--- Begin Supplied data ---
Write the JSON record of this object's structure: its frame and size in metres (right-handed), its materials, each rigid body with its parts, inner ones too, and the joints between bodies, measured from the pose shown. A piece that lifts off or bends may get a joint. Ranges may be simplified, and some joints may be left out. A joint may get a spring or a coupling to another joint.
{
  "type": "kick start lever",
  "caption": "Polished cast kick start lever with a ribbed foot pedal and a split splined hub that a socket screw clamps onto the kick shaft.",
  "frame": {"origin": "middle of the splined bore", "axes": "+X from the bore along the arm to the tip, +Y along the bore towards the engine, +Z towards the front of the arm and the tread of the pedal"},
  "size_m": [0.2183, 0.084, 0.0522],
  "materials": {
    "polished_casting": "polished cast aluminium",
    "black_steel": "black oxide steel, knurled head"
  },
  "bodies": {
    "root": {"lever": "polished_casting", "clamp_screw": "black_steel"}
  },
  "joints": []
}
--- End Supplied data ---
Given instruction —
Return all of the data precisely as it appears.

Answer to the exercise —
Write the JSON record of this object's structure: its frame and size in metres (right-handed), its materials, each rigid body with its parts, inner ones too, and the joints between bodies, measured from the pose shown. A piece that lifts off or bends may get a joint. Ranges may be simplified, and some joints may be left out. A joint may get a spring or a coupling to another joint.
{
  "type": "kick start lever",
  "caption": "Polished cast kick start lever with a ribbed foot pedal and a split splined hub that a socket screw clamps onto the kick shaft.",
  "frame": {"origin": "middle of the splined bore", "axes": "+X from the bore along the arm to the tip, +Y along the bore towards the engine, +Z towards the front of the arm and the tread of the pedal"},
  "size_m": [0.2183, 0.084, 0.0522],
  "materials": {
    "polished_casting": "polished cast aluminium",
    "black_steel": "black oxide steel, knurled head"
  },
  "bodies": {
    "root": {"lever": "polished_casting", "clamp_screw": "black_steel"}
  },
  "joints": []
}